The so-called Jobs Act, which steamed through the House earlier this month, has run into crosswinds.
The bill has President Obama’s support and is likely to pass the Senate. But a The New York Times editorial took aim at it, a critical statement from Securities and Exchange Commission Chairman Mary Schapiro argues it will chip away at objective investment analysis, and former SEC chair Arthur Levitt has described it as “investor unfriendly.”
The Council of Institutional Investors called for a re-evaluation. Even the consistently conservative U.S. Chamber of Commerce worries about the provision allowing Wall Street analysts to write research reports prior to a startup’s IPO.
There are good reasons to raise questions. I, too, have a quarrel with a minor piece of it that runs counter to the Reg FD reforms of a decade ago.
Clearly there is need for IPO reform. Over the past 11 years, an average of only 48 venture-funded companies sold shares to the public each year, compared with 197 from 1991 to 2000, according to data from the National Venture Capital Association and Thomson Reuters, publisher of this blog. There are numerous reasons for this, including several expensive reporting requirements in Sarbanes-Oxley. Relief is appropriate.

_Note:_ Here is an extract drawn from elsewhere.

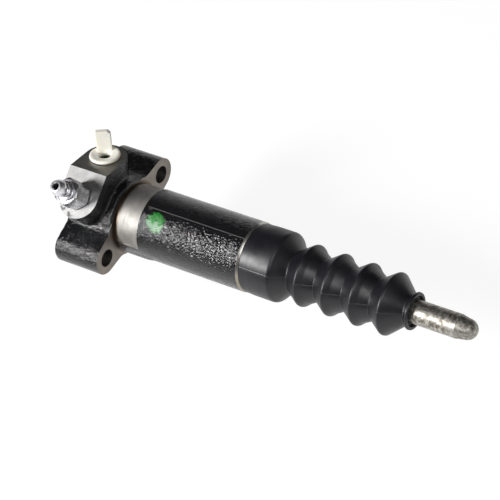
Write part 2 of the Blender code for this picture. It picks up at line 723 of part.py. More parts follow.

In the crosshairs of the criticism is a clause designed to do this by easing compliance with accounting regulations for up to five years for companies with less than $1 billion in annual revenue. Critics say too many companies will be permitted under its umbrella. Some suggest lowering the threshold by half or more.
The NVCA points out that between 13% and 15% of listed companies would qualify for the provision at any one time, which would include a majority of new venture-backed issuers, but hardly a lion’s share of the public company universe. A conversation with Kate Mitchell, a managing director at Scale Venture Partners and a member of a task force providing recommendations to legislators, leads to another useful observation.
Mitchell acknowledges that the intent is to “encourage IPOs.” “You see a big dearth,” she says. So exclusion is not a bad goal and lowering the cap might have the unintended consequence of drawing out companies too early in their development instead of closer to the $1 billion mark.
A second clause drawing fire is the one permitting Wall Street research prior to an IPO. Clearly the lack of research hurts young companies trying to expand their investor base. One fear is research coverage “will be the way investment banks compete to win the IPO mandate,” says Lise Buyer, principal at Class V Group, an IPO consultant.
Mitchell says several safeguards are designed to keep this from happening. For instance, a research analyst can’t be paid by investment banking departments, can’t be supervised by an investment banker and has to certify independence. “We wanted to have quality independent research,” she says.
But it is hard to know how the provision will play out in practice.
The legislation also authorizes the crowd-funding of startups, the confidential filing of S-1s, which then must be released publicly at least 21 days before a roadshow begins, and a “test the waters” provision enabling companies planning IPOs to speak with investors during what at present is a blackout period. The goal of this last clause is to allow startups to determine if there is demand for their stocks. The downside is that transparency disappears as individual investors obtain information the general public doesn’t have, exactly what Reg FD hoped to prevent.
Supporters point out that similar conversations take place during stock transactions on the secondary market today. And if a company finds out it isn’t yet ready to go public, it can divert resources back to building its business instead of pressing ahead.
I find the argument falls short. After all, the secondary market is not a paradigm of transparency today, with information on its exchanges often in short supply. And when information becomes selectively disclosed, the investing public as a whole loses.
NVCA President Mark Heesen says the Senate is likely to vote and pass the legislation within a couple weeks. Whether it will change in the process and go to conference is unclear.
I hope it will. Tweaks will likely improve it. The reason is as Buyer said in an e-mail: “The bill was clearly designed by those anxious to make selling companies to the public easier, but it looks much more questionable when viewed from the buy side.” She is right.